Problem to work on> Locate the line bearing "inner_r = seal_inner_d / 2;" in the material below, then reproduce it and each following line up to and including the line bearing "bpy.context.scene.collection.objects.link(empty)".

The records>
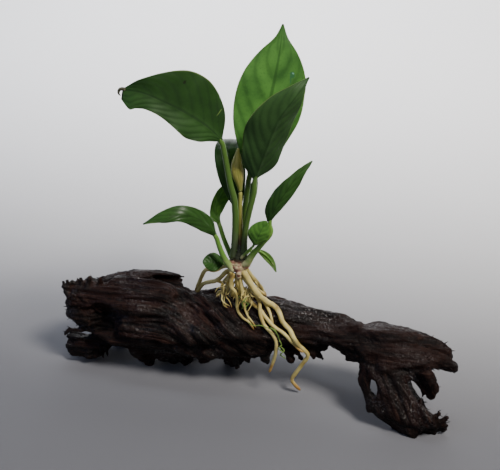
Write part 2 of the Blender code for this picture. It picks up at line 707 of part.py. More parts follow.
---
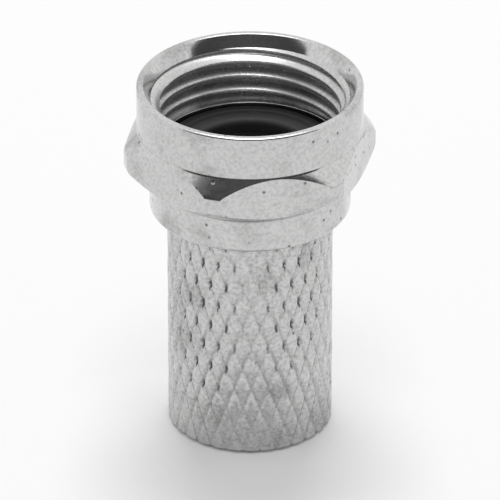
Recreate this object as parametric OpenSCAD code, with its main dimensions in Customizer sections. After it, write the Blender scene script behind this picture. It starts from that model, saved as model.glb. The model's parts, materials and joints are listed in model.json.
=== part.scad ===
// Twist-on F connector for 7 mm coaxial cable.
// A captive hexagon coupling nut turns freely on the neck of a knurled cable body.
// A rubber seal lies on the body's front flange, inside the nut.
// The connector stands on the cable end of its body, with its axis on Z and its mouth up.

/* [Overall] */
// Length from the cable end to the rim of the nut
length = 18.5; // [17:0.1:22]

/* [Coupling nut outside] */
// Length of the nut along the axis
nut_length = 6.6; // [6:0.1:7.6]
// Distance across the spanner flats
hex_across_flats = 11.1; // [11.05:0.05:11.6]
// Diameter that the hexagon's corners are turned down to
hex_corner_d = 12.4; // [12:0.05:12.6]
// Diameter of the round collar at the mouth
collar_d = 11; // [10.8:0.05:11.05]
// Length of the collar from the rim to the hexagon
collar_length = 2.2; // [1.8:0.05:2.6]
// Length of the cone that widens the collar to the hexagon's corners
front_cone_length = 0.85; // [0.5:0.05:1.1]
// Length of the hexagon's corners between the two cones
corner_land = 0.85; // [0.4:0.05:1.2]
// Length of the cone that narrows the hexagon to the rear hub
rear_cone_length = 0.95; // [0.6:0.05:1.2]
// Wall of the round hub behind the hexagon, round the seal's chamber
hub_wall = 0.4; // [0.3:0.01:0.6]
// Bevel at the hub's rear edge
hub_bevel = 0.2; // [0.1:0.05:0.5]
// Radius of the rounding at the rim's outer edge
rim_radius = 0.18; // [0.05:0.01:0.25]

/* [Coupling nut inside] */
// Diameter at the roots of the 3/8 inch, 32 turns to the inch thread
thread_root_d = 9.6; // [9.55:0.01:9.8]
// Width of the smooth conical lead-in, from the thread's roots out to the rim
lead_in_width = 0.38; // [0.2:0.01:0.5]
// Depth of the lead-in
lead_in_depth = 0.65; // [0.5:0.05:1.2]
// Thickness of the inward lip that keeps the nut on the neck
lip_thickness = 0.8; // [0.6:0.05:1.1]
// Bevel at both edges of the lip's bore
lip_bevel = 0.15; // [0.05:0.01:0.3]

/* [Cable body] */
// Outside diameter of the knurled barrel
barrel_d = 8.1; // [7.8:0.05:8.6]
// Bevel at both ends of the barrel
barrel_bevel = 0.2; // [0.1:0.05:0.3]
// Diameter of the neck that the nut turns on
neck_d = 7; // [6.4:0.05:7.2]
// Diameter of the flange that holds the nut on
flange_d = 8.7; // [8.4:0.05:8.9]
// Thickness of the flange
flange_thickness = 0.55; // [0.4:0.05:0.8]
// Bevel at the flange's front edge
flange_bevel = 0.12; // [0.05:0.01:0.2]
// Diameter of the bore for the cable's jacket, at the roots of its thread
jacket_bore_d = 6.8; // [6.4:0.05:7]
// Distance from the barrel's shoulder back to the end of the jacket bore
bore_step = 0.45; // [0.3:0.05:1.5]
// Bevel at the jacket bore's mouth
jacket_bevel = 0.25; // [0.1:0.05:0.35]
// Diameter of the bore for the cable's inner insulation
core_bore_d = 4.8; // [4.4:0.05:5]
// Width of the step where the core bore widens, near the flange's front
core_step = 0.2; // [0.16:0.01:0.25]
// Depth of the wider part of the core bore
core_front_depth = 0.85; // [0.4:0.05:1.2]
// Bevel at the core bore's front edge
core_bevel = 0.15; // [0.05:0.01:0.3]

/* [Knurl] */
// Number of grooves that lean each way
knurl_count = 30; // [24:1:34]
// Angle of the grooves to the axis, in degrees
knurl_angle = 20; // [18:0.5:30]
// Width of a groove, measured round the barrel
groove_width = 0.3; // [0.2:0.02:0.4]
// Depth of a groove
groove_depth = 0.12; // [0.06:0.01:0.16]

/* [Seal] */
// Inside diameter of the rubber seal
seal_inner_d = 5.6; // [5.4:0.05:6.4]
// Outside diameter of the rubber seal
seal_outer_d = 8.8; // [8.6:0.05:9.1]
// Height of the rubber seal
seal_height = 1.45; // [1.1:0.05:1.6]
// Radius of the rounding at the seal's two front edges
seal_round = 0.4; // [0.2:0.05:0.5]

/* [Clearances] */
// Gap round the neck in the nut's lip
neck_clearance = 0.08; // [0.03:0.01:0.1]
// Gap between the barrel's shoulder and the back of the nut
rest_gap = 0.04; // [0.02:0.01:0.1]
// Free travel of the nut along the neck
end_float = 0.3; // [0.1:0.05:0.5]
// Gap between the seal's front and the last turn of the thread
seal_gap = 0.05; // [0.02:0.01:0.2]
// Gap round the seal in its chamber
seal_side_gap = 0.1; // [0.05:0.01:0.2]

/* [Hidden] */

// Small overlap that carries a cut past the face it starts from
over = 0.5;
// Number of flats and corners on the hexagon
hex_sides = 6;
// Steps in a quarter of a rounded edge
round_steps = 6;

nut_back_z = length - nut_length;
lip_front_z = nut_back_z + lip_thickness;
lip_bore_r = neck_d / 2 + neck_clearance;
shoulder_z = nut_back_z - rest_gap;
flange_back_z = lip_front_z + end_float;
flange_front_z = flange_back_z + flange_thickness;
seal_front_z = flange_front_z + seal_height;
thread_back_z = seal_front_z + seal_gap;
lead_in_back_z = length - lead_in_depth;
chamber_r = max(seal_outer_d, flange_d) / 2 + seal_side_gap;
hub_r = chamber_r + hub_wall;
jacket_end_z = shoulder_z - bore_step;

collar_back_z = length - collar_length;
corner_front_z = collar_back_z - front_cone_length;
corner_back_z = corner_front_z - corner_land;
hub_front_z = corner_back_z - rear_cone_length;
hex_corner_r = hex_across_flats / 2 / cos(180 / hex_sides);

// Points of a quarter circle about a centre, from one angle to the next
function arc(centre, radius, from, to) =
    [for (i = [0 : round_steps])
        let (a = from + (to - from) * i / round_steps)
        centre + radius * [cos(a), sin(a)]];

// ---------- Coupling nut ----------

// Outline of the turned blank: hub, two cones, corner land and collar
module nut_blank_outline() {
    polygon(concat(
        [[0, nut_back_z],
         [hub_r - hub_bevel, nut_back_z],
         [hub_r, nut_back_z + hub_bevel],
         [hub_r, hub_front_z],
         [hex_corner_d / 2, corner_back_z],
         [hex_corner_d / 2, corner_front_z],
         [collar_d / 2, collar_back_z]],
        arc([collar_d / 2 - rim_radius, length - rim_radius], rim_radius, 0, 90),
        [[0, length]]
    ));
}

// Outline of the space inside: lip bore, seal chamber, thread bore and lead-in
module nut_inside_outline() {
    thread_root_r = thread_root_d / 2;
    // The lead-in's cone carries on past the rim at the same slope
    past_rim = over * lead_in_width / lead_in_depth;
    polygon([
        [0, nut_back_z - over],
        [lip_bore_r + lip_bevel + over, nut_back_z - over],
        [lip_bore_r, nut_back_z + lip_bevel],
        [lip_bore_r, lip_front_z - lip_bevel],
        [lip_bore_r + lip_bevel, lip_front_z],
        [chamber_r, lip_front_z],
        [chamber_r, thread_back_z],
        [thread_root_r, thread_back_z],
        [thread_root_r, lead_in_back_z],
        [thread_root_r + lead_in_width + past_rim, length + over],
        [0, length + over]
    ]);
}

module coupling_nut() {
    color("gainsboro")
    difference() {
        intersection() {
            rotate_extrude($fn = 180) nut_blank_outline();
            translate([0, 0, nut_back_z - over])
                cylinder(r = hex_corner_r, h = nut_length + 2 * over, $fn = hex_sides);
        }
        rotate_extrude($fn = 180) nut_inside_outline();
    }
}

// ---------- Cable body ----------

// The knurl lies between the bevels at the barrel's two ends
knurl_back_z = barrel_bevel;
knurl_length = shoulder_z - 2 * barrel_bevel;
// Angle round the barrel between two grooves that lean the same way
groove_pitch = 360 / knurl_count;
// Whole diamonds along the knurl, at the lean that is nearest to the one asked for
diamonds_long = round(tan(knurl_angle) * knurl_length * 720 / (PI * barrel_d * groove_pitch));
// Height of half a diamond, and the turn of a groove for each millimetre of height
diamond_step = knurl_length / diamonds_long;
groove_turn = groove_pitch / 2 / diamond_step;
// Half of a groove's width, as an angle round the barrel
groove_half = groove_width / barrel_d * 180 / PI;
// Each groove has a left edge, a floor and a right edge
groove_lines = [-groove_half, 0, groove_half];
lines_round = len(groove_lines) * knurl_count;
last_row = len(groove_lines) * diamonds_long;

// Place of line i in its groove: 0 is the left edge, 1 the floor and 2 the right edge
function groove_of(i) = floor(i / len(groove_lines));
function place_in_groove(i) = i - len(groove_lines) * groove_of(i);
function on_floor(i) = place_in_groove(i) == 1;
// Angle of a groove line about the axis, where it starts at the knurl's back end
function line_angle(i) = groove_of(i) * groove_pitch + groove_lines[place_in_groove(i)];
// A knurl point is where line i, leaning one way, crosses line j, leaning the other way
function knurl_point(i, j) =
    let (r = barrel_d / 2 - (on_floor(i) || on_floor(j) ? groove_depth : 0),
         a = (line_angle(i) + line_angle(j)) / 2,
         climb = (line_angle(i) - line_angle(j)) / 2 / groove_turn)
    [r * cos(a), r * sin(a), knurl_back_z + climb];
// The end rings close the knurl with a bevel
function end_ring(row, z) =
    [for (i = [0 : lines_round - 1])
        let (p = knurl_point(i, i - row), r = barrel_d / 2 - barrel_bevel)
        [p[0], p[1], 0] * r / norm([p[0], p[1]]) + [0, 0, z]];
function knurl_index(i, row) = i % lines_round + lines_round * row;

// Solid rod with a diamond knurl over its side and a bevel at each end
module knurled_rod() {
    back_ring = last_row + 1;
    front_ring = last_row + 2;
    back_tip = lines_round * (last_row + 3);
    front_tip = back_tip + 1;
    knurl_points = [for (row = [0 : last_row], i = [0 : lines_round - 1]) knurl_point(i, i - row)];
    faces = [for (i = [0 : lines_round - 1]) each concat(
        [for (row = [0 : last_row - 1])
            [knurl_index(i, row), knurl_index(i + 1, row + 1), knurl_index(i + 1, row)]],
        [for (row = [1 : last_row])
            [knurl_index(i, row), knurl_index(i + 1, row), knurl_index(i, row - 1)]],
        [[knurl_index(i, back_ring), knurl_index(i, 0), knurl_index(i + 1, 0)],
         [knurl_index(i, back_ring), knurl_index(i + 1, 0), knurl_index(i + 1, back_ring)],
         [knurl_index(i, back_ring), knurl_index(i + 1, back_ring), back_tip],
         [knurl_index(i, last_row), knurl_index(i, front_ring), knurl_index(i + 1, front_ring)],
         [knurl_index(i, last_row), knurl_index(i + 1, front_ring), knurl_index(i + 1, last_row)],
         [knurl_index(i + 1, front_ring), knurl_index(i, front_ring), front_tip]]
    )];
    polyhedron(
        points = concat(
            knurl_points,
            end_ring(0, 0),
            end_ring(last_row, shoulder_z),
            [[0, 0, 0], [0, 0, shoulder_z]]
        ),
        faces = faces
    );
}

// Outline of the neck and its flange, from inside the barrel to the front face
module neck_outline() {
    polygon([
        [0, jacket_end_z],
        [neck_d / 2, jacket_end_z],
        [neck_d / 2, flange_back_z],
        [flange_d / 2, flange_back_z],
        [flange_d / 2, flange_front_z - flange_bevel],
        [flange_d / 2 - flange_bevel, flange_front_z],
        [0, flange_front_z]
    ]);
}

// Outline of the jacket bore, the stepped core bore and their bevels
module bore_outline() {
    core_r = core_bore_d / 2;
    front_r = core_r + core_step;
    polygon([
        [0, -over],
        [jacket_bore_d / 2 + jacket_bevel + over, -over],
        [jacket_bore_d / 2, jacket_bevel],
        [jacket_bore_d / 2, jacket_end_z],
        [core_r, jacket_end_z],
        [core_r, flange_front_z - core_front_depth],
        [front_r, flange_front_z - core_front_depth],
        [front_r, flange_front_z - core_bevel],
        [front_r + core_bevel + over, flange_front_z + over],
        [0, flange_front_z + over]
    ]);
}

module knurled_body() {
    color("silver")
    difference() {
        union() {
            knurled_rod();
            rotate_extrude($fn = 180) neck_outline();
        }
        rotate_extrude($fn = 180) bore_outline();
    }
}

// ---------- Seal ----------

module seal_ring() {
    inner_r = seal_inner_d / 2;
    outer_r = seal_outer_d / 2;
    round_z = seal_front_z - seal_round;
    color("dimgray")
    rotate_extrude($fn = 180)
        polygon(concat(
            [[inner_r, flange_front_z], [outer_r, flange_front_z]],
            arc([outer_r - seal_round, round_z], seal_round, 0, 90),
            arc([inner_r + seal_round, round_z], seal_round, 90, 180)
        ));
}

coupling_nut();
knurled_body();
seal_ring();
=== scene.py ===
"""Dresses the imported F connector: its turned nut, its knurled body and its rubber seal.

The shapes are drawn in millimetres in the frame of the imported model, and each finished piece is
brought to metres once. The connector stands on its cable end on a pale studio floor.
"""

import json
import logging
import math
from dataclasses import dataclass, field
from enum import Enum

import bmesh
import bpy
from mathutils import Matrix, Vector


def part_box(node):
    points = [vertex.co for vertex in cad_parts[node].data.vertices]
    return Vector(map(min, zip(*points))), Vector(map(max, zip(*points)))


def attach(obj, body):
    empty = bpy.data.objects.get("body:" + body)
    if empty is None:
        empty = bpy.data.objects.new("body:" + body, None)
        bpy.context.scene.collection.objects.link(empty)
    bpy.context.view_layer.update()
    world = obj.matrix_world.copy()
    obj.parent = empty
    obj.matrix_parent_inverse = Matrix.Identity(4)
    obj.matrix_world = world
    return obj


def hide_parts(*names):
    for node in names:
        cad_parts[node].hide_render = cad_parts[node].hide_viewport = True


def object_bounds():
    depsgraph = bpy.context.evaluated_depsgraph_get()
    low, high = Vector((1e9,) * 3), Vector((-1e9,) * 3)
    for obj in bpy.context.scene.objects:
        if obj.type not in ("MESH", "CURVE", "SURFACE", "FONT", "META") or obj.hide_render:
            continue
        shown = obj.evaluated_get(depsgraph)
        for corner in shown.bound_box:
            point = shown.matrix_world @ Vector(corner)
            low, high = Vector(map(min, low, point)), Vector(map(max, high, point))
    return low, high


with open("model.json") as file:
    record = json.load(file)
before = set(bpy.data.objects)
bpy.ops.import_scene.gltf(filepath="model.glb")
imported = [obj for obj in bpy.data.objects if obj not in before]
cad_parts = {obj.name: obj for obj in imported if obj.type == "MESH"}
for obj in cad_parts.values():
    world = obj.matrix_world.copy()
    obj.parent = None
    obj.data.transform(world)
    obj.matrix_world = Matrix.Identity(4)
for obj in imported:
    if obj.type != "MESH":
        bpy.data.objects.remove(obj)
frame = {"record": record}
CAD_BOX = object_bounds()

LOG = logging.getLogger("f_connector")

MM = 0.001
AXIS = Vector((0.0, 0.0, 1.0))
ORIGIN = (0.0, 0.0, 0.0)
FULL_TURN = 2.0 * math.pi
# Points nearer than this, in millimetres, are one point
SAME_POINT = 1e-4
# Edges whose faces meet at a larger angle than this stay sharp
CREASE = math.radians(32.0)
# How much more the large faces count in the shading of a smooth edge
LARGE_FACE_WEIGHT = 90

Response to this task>
    inner_r = seal_inner_d / 2;
    outer_r = seal_outer_d / 2;
    round_z = seal_front_z - seal_round;
    color("dimgray")
    rotate_extrude($fn = 180)
        polygon(concat(
            [[inner_r, flange_front_z], [outer_r, flange_front_z]],
            arc([outer_r - seal_round, round_z], seal_round, 0, 90),
            arc([inner_r + seal_round, round_z], seal_round, 90, 180)
        ));
}

coupling_nut();
knurled_body();
seal_ring();
=== scene.py ===
"""Dresses the imported F connector: its turned nut, its knurled body and its rubber seal.

The shapes are drawn in millimetres in the frame of the imported model, and each finished piece is
brought to metres once. The connector stands on its cable end on a pale studio floor.
"""

import json
import logging
import math
from dataclasses import dataclass, field
from enum import Enum

import bmesh
import bpy
from mathutils import Matrix, Vector


def part_box(node):
    points = [vertex.co for vertex in cad_parts[node].data.vertices]
    return Vector(map(min, zip(*points))), Vector(map(max, zip(*points)))


def attach(obj, body):
    empty = bpy.data.objects.get("body:" + body)
    if empty is None:
        empty = bpy.data.objects.new("body:" + body, None)
        bpy.context.scene.collection.objects.link(empty)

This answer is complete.